I had a look at my log and they are only 2 years old so they've died quite quickly, but I also noticed that they are only a heat rating of 8. So I've bought a new set and plumped for the '9' heat rating (ie cooler running) in the hope these will survive a little longer.
Had a look down the spark plug holes with a strong light to see the piston crowns, although oily and a bit sooty there wasn't too much carbon build up which is good.
I also had a quick poke round my new crank case breather/separator and it seems to be in good order and working well. Checked the dip stick and the oil level is still high and doesn't need topping up even after 600 miles.
Off to watch the carnage and meet a few VXers at the Castle Combe Action Day on Saturday.
Edited by Nev, 03 April 2018 - 02:52 PM.
#4115
Posted 05 April 2018 - 06:42 AM
#4116
Posted 05 April 2018 - 10:17 AM
Cracking day outside, bloody irritating to not have my spark plugs in and get out into the hills.

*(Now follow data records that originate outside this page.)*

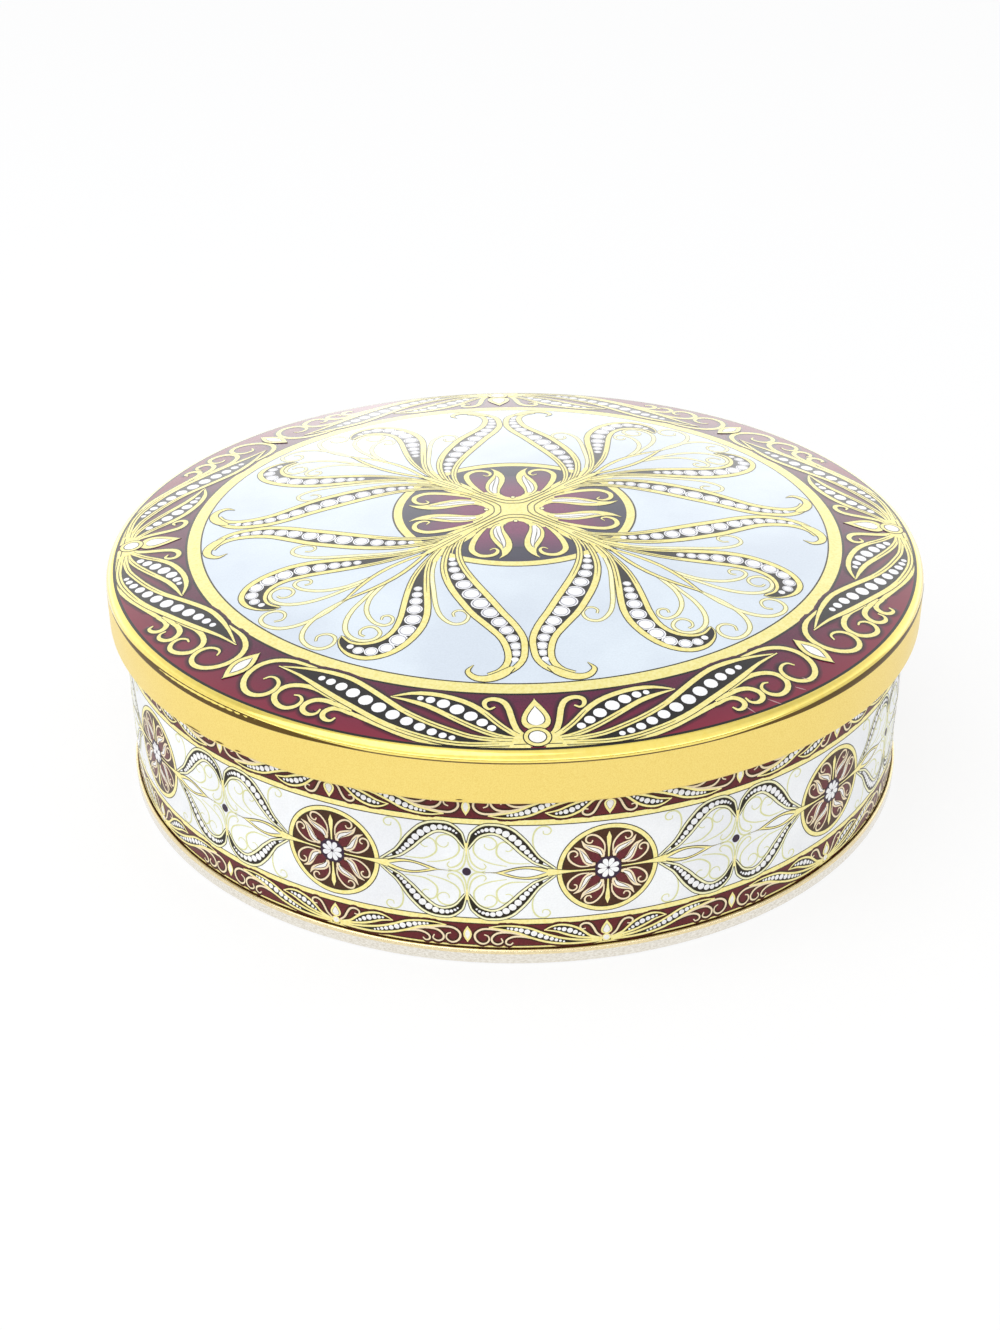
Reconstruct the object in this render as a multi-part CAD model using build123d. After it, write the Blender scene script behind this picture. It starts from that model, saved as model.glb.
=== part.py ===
"""Round slip-lid biscuit tin: a domed lid over a rolled body wall with a double-seamed base.

Each piece is one sheet of tinplate, so each is drawn as the line of its outer face, thickened by
the sheet's gauge and turned about the tin's axis. Lengths are in millimetres. The tin stands on
z = 0 with its axis on +Z, and its front looks along -Y.
"""

from build123d import *

import os
from math import asin, degrees, sqrt

# Body wall
wall_radius = 96.8
wall_height = 55.15
wall_sheet = 0.25
mouth_curl = 2.0

# Lock seam that closes the rolled wall, at the back
lock_width = 5.0
lock_folds = 2
lock_end_gap = 1.0

# Lid
lid_sheet = 0.25
lid_curl = 2.2
lid_rise = 8.8
lid_skirt = 12.1
lid_corner = 2.2

# Base plate and its double seam
base_sheet = 0.25
base_recess = 3.2
seam_height = 3.6
seam_corner = 0.4
base_bead_radius = 77.0
base_bead_width = 6.0
base_bead_rise = 0.8

# Clearances
slip_gap = 1.0
seat_gap = 0.3
fold_gap = 0.03
curl_mouth_gap = 0.3

# Places that follow from the sizes above
lid_radius = wall_radius + slip_gap + lid_curl
crown_radius = (lid_radius**2 + lid_rise**2) / (2 * lid_rise)
fold_pitch = base_sheet + fold_gap
hook_pitch = wall_sheet + fold_gap
seam_radius = wall_radius + fold_pitch + hook_pitch + fold_pitch
chuck_radius = wall_radius - wall_sheet - fold_gap


def crown_centre():
    """Height of the crown's centre of curvature: the lid hangs seat_gap over the wall's mouth."""
    curl_middle = wall_radius - mouth_curl / 2
    reach = crown_radius - lid_sheet - seat_gap - mouth_curl / 2
    return wall_height - mouth_curl / 2 - sqrt(reach**2 - curl_middle**2)


def crown_point(radius):
    """Point of the lid's outer face at a distance from the axis."""
    return (radius, crown_centre() + sqrt(crown_radius**2 - radius**2))


def turned_sheet(line, gauge, side):
    """Sheet-metal ring or disc: the outer face's line, thickened to one side and revolved."""
    section = make_face(offset(line, amount=gauge, side=side))
    return revolve(Plane.XZ * section, Axis.Z)


def lid():
    """One pressing: domed crown, rounded corner, straight skirt and a curl rolled inwards."""
    corner = crown_point(lid_radius)
    curl_height = corner[1] - lid_skirt + lid_curl / 2
    slit = degrees(2 * asin(curl_mouth_gap / lid_curl))
    with BuildLine() as face:
        ThreePointArc(crown_point(0), crown_point(lid_radius / 2), corner)
        Line(corner, (lid_radius, curl_height))
        fillet(face.vertices().sort_by_distance(corner)[0], lid_corner)
        CenterArc((lid_radius - lid_curl / 2, curl_height), lid_curl / 2, 0, slit - 310)
    return turned_sheet(face.wire(), lid_sheet, Side.RIGHT)


def lock_seam():
    """Folded strip that stands inside the wall where its two ends hook together."""
    low = max(base_recess, seam_height) + lock_end_gap
    high = wall_height - mouth_curl - lock_end_gap
    inner = wall_radius - wall_sheet
    depth = lock_folds * wall_sheet
    strip = Pos(inner - depth / 2, (low + high) / 2) * Rectangle(depth, high - low)
    width = degrees(lock_width / inner)
    return Rot(0, 0, 90 - width / 2) * revolve(Plane.XZ * strip, Axis.Z, width)


def body_wall():
    """Rolled strip: a curl at the mouth, the plain wall and the hook of the double seam."""
    turn = (wall_sheet + fold_pitch + hook_pitch) / 2
    low = base_sheet + fold_gap + turn
    hook_top = seam_height - base_sheet - fold_gap - turn
    slit = degrees(2 * asin(curl_mouth_gap / mouth_curl))
    curl_height = wall_height - mouth_curl / 2
    with BuildLine() as face:
        CenterArc((wall_radius - mouth_curl / 2, curl_height), mouth_curl / 2, 310 - slit, slit - 310)
        Line((wall_radius, curl_height), (wall_radius, low))
    with BuildLine() as hook:
        CenterArc((wall_radius - wall_sheet + turn, low), turn, 180, 180)
        Line((wall_radius - wall_sheet + 2 * turn, low), (wall_radius - wall_sheet + 2 * turn, hook_top))
    wall = turned_sheet(face.wire(), wall_sheet, Side.RIGHT)
    return wall + turned_sheet(hook.wire(), wall_sheet, Side.LEFT) + lock_seam()


def base_plate():
    """Recessed disc with a stiffening bead, whose edge wraps the wall's hook in a double seam."""
    bead_in = base_bead_radius - base_bead_width / 2
    bead_out = base_bead_radius + base_bead_width / 2
    bead_top = base_recess + base_bead_rise
    turn = (seam_radius - wall_radius - fold_gap) / 2
    hook_low = base_sheet + 2 * fold_gap + wall_sheet + turn
    with BuildLine() as face:
        Line((0, base_recess), (bead_in, base_recess))
        ThreePointArc((bead_in, base_recess), (base_bead_radius, bead_top), (bead_out, base_recess))
        FilletPolyline(
            (bead_out, base_recess),
            (chuck_radius - base_sheet, base_recess),
            (chuck_radius - base_sheet, 0),
            (seam_radius, 0),
            (seam_radius, seam_height - turn),
            radius=seam_corner,
        )
        CenterArc((seam_radius - turn, seam_height - turn), turn, 0, 180)
        Line((seam_radius - 2 * turn, seam_height - turn), (seam_radius - 2 * turn, hook_low))
    return turned_sheet(face.wire(), base_sheet, Side.LEFT)


def main():
    """Writes one solid for each physical piece."""
    os.makedirs("parts", exist_ok=True)
    for make in (lid, body_wall, base_plate):
        export_step(make(), f"parts/{make.__name__}.step")


if __name__ == "__main__":
    main()
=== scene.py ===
"""Decorative tin: a printed slip lid, a printed wall and a seamed base, dressed in the model's own frame.

Sizes in the classes are millimetres, and become metres where a mesh is finished. The print is drawn flat,
in one sector of the lid or one length of the wall, repeated, and then laid on the metal.
"""

import itertools
import logging
import math
from collections.abc import Callable, Sequence
from dataclasses import dataclass, field, replace
from enum import Enum

import bmesh
import bpy
from mathutils import Matrix, Vector
from mathutils.geometry import interpolate_bezier


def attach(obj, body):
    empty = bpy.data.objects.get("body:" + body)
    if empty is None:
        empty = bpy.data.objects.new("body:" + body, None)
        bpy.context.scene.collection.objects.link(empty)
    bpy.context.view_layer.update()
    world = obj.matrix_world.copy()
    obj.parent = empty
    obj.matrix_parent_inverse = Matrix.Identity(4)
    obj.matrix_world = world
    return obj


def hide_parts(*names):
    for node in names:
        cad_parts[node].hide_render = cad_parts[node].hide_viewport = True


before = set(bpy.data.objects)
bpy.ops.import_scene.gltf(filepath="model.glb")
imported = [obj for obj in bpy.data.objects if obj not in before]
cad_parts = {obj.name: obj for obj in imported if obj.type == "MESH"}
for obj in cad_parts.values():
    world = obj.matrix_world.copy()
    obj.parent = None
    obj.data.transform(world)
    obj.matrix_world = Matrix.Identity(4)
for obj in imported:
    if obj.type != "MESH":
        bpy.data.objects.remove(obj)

log = logging.getLogger("tin")

MM = 0.001
WELD = 0.0005

Colour = tuple[int, int, int]
Linear = tuple[float, float, float, float]
Output = tuple[bpy.types.Node, str | int]
Tone = Output | Linear
Inputs = dict[str | int, object]
Point = tuple[float, float]
Points = Sequence[Point]
Spot = tuple[float, float, float, float]
HalfWidth = Callable[[float], float]
Mesh = bmesh.types.BMesh
Faces = set[bmesh.types.BMFace]


def linear(colour: Colour) -> Linear:
    """Turns an sRGB colour written 0 to 255 into the linear colour a shader socket takes.

    Args:
        colour: red, green and blue from 0 to 255.

    Returns:
        Linear red, green, blue and an alpha of 1.
    """
    parts = [c / 255 for c in colour]
    low = [p / 12.92 if p <= 0.04045 else ((p + 0.055) / 1.055) ** 2.4 for p in parts]
    return (low[0], low[1], low[2], 1.0)


# Finishes


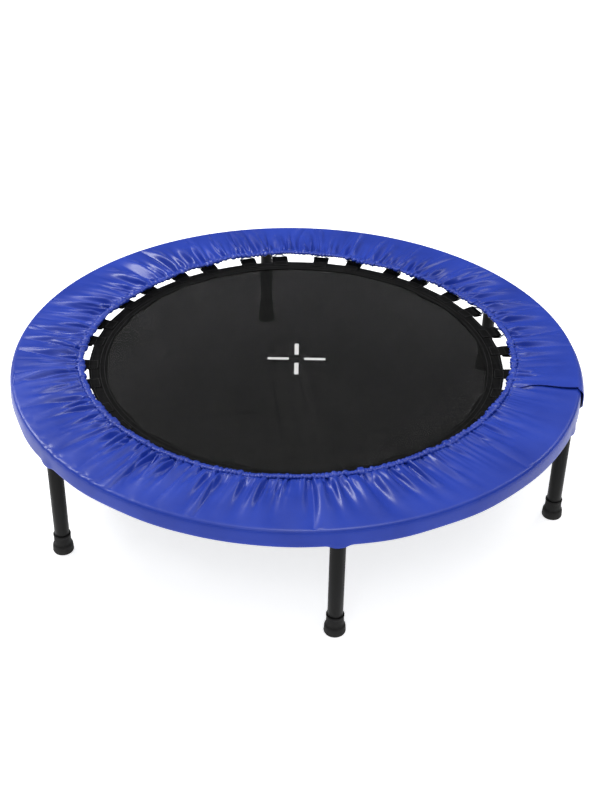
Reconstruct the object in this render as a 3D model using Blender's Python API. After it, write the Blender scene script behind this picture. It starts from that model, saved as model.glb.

Edited by Nev, 05 April 2018 - 10:17 AM.
#4117
Posted 05 April 2018 - 10:22 AM
what is 0.711 gap , its an odd mm size and not even imperial either , 0.65 , or 25 thou
#4118
Posted 05 April 2018 - 10:29 AM
Amazeballz! Not 5 minutes after writing that, the postie has just delivered my new spark plugs. Am off into the garage to shove them in and go for a tootle.
Brmm brmm.
#4119
Posted 05 April 2018 - 10:30 AM
#4120
Posted 05 April 2018 - 10:31 AM
I'm just about to go out and take the VX out in the sunshine and hopefully get a wide open throttle run logged.